# EXERCISE INSTRUCTIONS
Print out the material that follows word for word.

# COLLECTED DATA
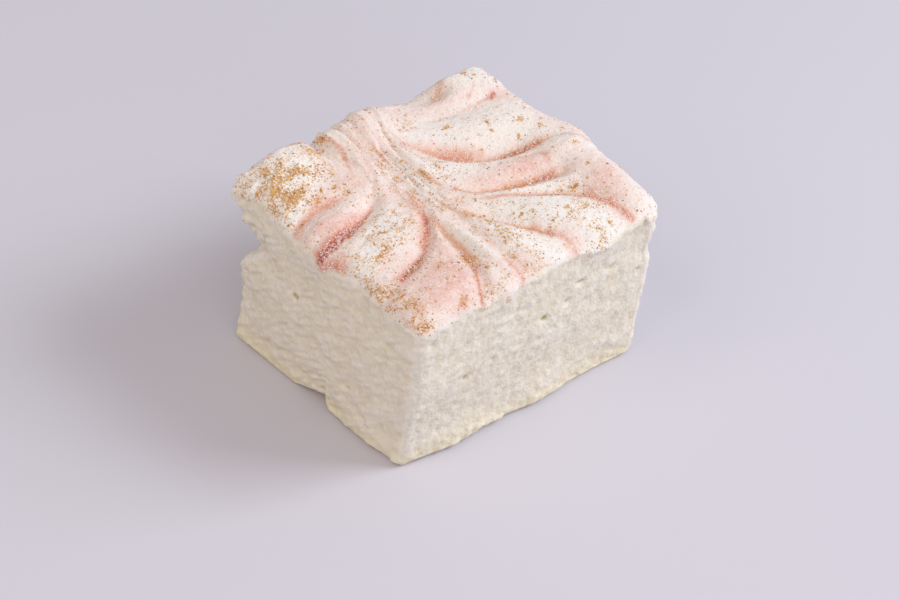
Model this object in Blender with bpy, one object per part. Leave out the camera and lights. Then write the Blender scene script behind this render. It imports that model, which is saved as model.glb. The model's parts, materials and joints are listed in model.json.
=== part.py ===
"""A hand-cut square marshmallow: cut foam sides, a flat foot and a feathered, sugared crust.

One closed body. A subdivided block is rounded, drawn to the uneven square of the cut, then its
crown is raised and the feathered swirls are pressed into it. Lengths are in millimetres until
the last step, which scales the body to metres.
"""

import bmesh
import bpy
import numpy as np
from mathutils import Vector

NAME = "marshmallow"
MILLIMETRE = 0.001

# The block before it is shaped.
HALF_WIDTH = 25.4
HALF_DEPTH = 22.0
SHOULDER_HEIGHT = 31.2
CELLS_ACROSS = 42
CELLS_DEEP = 36
CELLS_HIGH = 16
EDGE_CELLS = 2

# Rounded edges.
SHOULDER_RADIUS = 1.9
FOOT_RADIUS = 1.2

# How far each corner of the uneven cut lies from the true square, at the foot and the shoulder.
CORNER_SHIFT = {
    ("left", "front"): {"foot": (1.1, 2.0), "shoulder": (0.1, -0.3)},
    ("right", "front"): {"foot": (-0.3, 0.2), "shoulder": (0.3, 0.5)},
    ("left", "back"): {"foot": (-0.8, -2.0), "shoulder": (-0.6, -0.2)},
    ("right", "back"): {"foot": (-0.2, -0.6), "shoulder": (0.6, 0.1)},
}

# Cut sides: slow swelling, a pinched back corner and a nick in the foot of the left side.
SIDE_SWELL = 0.22
SIDE_SWELL_LENGTH = 11.0
PINCH_CENTRE = (-25.4, 21.5, 19.8)
PINCH_REACH = (7.0, 8.5, 3.4)
PINCH_REACH_ABOVE = 5.0
PINCH_DEPTH = 6.2
PINCH_HEADING = (0.17, -0.98)
NICK_WALL = -2.9
NICK_LENGTH = 7.6
NICK_HEIGHT = 2.9
NICK_REACH = 4.0
WAIST_CENTRE = (25.0, -21.6, 22.0)
WAIST_REACH = (3.0, 3.0, 1.8)
WAIST_DEPTH = 0.6

# Bulges of the sides: side, place along it, level, half length, half height, how far it stands
# out. A crust bulge keeps its full size above its level.
CRUST_LEVEL = 28.5
SIDE_BULGES = (
    ("right", 0.2, CRUST_LEVEL, 5.0, 4.5, 2.2),
    ("right", -12.0, CRUST_LEVEL, 7.5, 4.5, 1.0),
    ("right", -20.0, CRUST_LEVEL, 4.0, 7.0, 0.5),
    ("right", -23.0, 17.0, 9.0, 9.0, 0.7),
    ("left", -0.6, CRUST_LEVEL, 3.0, 4.0, 0.9),
    ("left", 6.0, CRUST_LEVEL, 2.0, 4.0, 0.4),
    ("left", -8.6, CRUST_LEVEL, 1.6, 3.0, -0.6),
    ("left", 20.0, CRUST_LEVEL, 3.5, 4.5, 0.7),
    ("left", 20.0, 10.0, 5.0, 7.0, -1.3),
    ("front", 13.0, CRUST_LEVEL, 4.0, 3.0, 0.7),
    ("front", -8.0, CRUST_LEVEL, 2.5, 3.0, 0.4),
    ("front", -14.0, 1.5, 7.0, 4.0, 1.3),
    ("front", 4.0, 1.5, 6.0, 4.0, 0.9),
    ("left", -11.0, 2.0, 6.0, 4.0, 0.7),
    ("back", -24.0, 25.2, 3.0, 1.2, 0.8),
    ("back", 0.0, CRUST_LEVEL, 16.0, 12.0, 0.7),
    ("back", -22.0, 10.0, 6.0, 7.0, -1.3),
    ("back", 20.0, 10.0, 5.0, 9.0, -0.6),
)

# Crown: a low dome that climbs to the back, with the waves of the torn back edge.
DOME_RISE = 0.5
BACK_RISE = 1.5
RIGHT_RISE = 2.0
FRONT_ROLL = 0.7
FRONT_ROLL_WIDTH = 4.0
BACK_WAVES = (
    (-16.8, 4.2, 1.5),
    (-10.5, 1.2, -1.7),
    (-8.3, 0.8, 0.8),
    (-1.0, 5.2, 1.7),
    (10.6, 4.0, -1.1),
    (17.6, 3.2, 0.8),
    (22.4, 1.4, 0.5),
)

# Feathered furrows, each a curve from its start through two bends to its end; then its half
# width, its depth, its lean (how much wider it slopes on its left hand than on its right) and
# the share of its depth that is left at its end.
FURROWS = {
    "left back": ((-12.3, 8.0), (-19.5, 8.1), (-25.5, 9.1), (-26.2, 5.1), 1.2, 0.7, 0.0, 0.6),
    "left middle": ((-9.5, 6.8), (-11.6, 4.1), (-17.1, 2.7), (-26.8, -1.0), 1.5, 1.2, 0.1, 0.2),
    "left front": ((-6.3, 2.7), (-6.2, -5.8), (-13.2, -10.1), (-25.8, -13.4), 1.3, 1.0, -0.2, 0.3),
    "left of stem": ((-7.0, -1.8), (-7.7, -9.3), (-7.7, -15.3), (-13.0, -22.2), 1.3, 1.0, 0.2, 1.0),
    "back groove": ((-10.1, 10.2), (-8.0, 16.0), (-7.5, 19.0), (-9.2, 23.5), 1.1, 0.7, 0.2, 1.0),
    "right back": ((0.7, 13.1), (4.3, 5.6), (11.0, 1.0), (26.5, -1.2), 1.9, 1.3, 0.35, 0.1),
    "right middle": ((-0.3, 0.6), (4.3, -2.9), (10.2, -5.0), (17.2, -7.3), 1.7, 1.3, 0.35, 0.9),
    "right front": ((4.2, -5.6), (12.8, -8.3), (20.8, -13.8), (19.8, -22.6), 1.2, 1.0, 0.1, 0.5),
    "right of stem": ((-2.3, -3.3), (0.8, -9.8), (5.3, -14.3), (9.3, -21.7), 1.4, 1.0, 0.2, 0.4),
    "right edge": ((5.1, 15.1), (11.5, 14.9), (17.5, 13.4), (25.1, 11.6), 1.4, 0.6, 0.0, 0.3),
    "back hollow": ((15.6, 17.1), (13.4, 19.4), (10.9, 20.9), (9.4, 23.4), 1.9, 0.6, 0.0, 1.0),
    "curl": ((13.6, -0.7), (16.8, -0.9), (17.9, -2.5), (16.5, -4.9), 1.1, 0.45, 0.0, 0.3),
}
CURVE_STEPS = 48
START_FADE = 0.3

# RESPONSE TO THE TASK
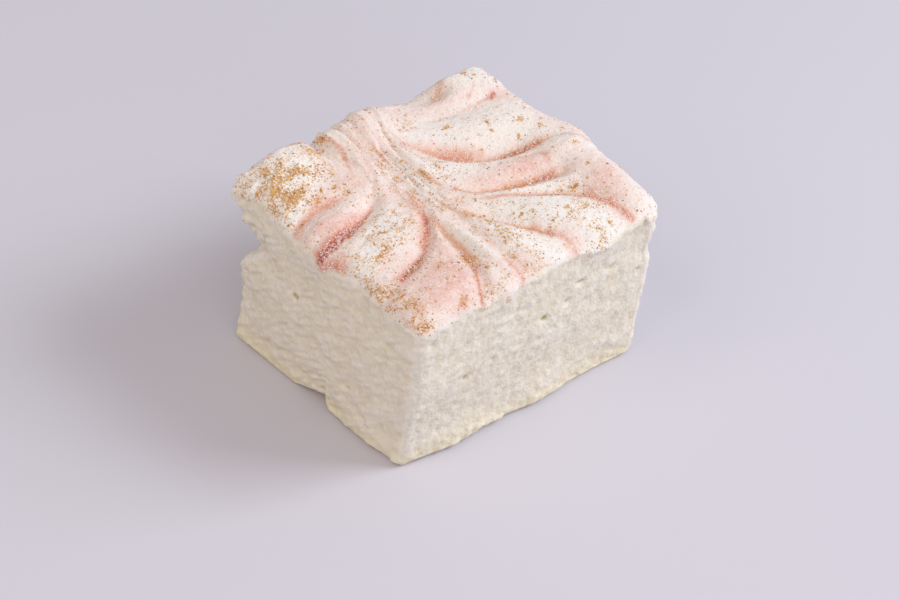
Model this object in Blender with bpy, one object per part. Leave out the camera and lights. Then write the Blender scene script behind this render. It imports that model, which is saved as model.glb. The model's parts, materials and joints are listed in model.json.
=== part.py ===
"""A hand-cut square marshmallow: cut foam sides, a flat foot and a feathered, sugared crust.

One closed body. A subdivided block is rounded, drawn to the uneven square of the cut, then its
crown is raised and the feathered swirls are pressed into it. Lengths are in millimetres until
the last step, which scales the body to metres.
"""

import bmesh
import bpy
import numpy as np
from mathutils import Vector

NAME = "marshmallow"
MILLIMETRE = 0.001

# The block before it is shaped.
HALF_WIDTH = 25.4
HALF_DEPTH = 22.0
SHOULDER_HEIGHT = 31.2
CELLS_ACROSS = 42
CELLS_DEEP = 36
CELLS_HIGH = 16
EDGE_CELLS = 2

# Rounded edges.
SHOULDER_RADIUS = 1.9
FOOT_RADIUS = 1.2

# How far each corner of the uneven cut lies from the true square, at the foot and the shoulder.
CORNER_SHIFT = {
    ("left", "front"): {"foot": (1.1, 2.0), "shoulder": (0.1, -0.3)},
    ("right", "front"): {"foot": (-0.3, 0.2), "shoulder": (0.3, 0.5)},
    ("left", "back"): {"foot": (-0.8, -2.0), "shoulder": (-0.6, -0.2)},
    ("right", "back"): {"foot": (-0.2, -0.6), "shoulder": (0.6, 0.1)},
}

# Cut sides: slow swelling, a pinched back corner and a nick in the foot of the left side.
SIDE_SWELL = 0.22
SIDE_SWELL_LENGTH = 11.0
PINCH_CENTRE = (-25.4, 21.5, 19.8)
PINCH_REACH = (7.0, 8.5, 3.4)
PINCH_REACH_ABOVE = 5.0
PINCH_DEPTH = 6.2
PINCH_HEADING = (0.17, -0.98)
NICK_WALL = -2.9
NICK_LENGTH = 7.6
NICK_HEIGHT = 2.9
NICK_REACH = 4.0
WAIST_CENTRE = (25.0, -21.6, 22.0)
WAIST_REACH = (3.0, 3.0, 1.8)
WAIST_DEPTH = 0.6

# Bulges of the sides: side, place along it, level, half length, half height, how far it stands
# out. A crust bulge keeps its full size above its level.
CRUST_LEVEL = 28.5
SIDE_BULGES = (
    ("right", 0.2, CRUST_LEVEL, 5.0, 4.5, 2.2),
    ("right", -12.0, CRUST_LEVEL, 7.5, 4.5, 1.0),
    ("right", -20.0, CRUST_LEVEL, 4.0, 7.0, 0.5),
    ("right", -23.0, 17.0, 9.0, 9.0, 0.7),
    ("left", -0.6, CRUST_LEVEL, 3.0, 4.0, 0.9),
    ("left", 6.0, CRUST_LEVEL, 2.0, 4.0, 0.4),
    ("left", -8.6, CRUST_LEVEL, 1.6, 3.0, -0.6),
    ("left", 20.0, CRUST_LEVEL, 3.5, 4.5, 0.7),
    ("left", 20.0, 10.0, 5.0, 7.0, -1.3),
    ("front", 13.0, CRUST_LEVEL, 4.0, 3.0, 0.7),
    ("front", -8.0, CRUST_LEVEL, 2.5, 3.0, 0.4),
    ("front", -14.0, 1.5, 7.0, 4.0, 1.3),
    ("front", 4.0, 1.5, 6.0, 4.0, 0.9),
    ("left", -11.0, 2.0, 6.0, 4.0, 0.7),
    ("back", -24.0, 25.2, 3.0, 1.2, 0.8),
    ("back", 0.0, CRUST_LEVEL, 16.0, 12.0, 0.7),
    ("back", -22.0, 10.0, 6.0, 7.0, -1.3),
    ("back", 20.0, 10.0, 5.0, 9.0, -0.6),
)

# Crown: a low dome that climbs to the back, with the waves of the torn back edge.
DOME_RISE = 0.5
BACK_RISE = 1.5
RIGHT_RISE = 2.0
FRONT_ROLL = 0.7
FRONT_ROLL_WIDTH = 4.0
BACK_WAVES = (
    (-16.8, 4.2, 1.5),
    (-10.5, 1.2, -1.7),
    (-8.3, 0.8, 0.8),
    (-1.0, 5.2, 1.7),
    (10.6, 4.0, -1.1),
    (17.6, 3.2, 0.8),
    (22.4, 1.4, 0.5),
)

# Feathered furrows, each a curve from its start through two bends to its end; then its half
# width, its depth, its lean (how much wider it slopes on its left hand than on its right) and
# the share of its depth that is left at its end.
FURROWS = {
    "left back": ((-12.3, 8.0), (-19.5, 8.1), (-25.5, 9.1), (-26.2, 5.1), 1.2, 0.7, 0.0, 0.6),
    "left middle": ((-9.5, 6.8), (-11.6, 4.1), (-17.1, 2.7), (-26.8, -1.0), 1.5, 1.2, 0.1, 0.2),
    "left front": ((-6.3, 2.7), (-6.2, -5.8), (-13.2, -10.1), (-25.8, -13.4), 1.3, 1.0, -0.2, 0.3),
    "left of stem": ((-7.0, -1.8), (-7.7, -9.3), (-7.7, -15.3), (-13.0, -22.2), 1.3, 1.0, 0.2, 1.0),
    "back groove": ((-10.1, 10.2), (-8.0, 16.0), (-7.5, 19.0), (-9.2, 23.5), 1.1, 0.7, 0.2, 1.0),
    "right back": ((0.7, 13.1), (4.3, 5.6), (11.0, 1.0), (26.5, -1.2), 1.9, 1.3, 0.35, 0.1),
    "right middle": ((-0.3, 0.6), (4.3, -2.9), (10.2, -5.0), (17.2, -7.3), 1.7, 1.3, 0.35, 0.9),
    "right front": ((4.2, -5.6), (12.8, -8.3), (20.8, -13.8), (19.8, -22.6), 1.2, 1.0, 0.1, 0.5),
    "right of stem": ((-2.3, -3.3), (0.8, -9.8), (5.3, -14.3), (9.3, -21.7), 1.4, 1.0, 0.2, 0.4),
    "right edge": ((5.1, 15.1), (11.5, 14.9), (17.5, 13.4), (25.1, 11.6), 1.4, 0.6, 0.0, 0.3),
    "back hollow": ((15.6, 17.1), (13.4, 19.4), (10.9, 20.9), (9.4, 23.4), 1.9, 0.6, 0.0, 1.0),
    "curl": ((13.6, -0.7), (16.8, -0.9), (17.9, -2.5), (16.5, -4.9), 1.1, 0.45, 0.0, 0.3),
}
CURVE_STEPS = 48
START_FADE = 0.3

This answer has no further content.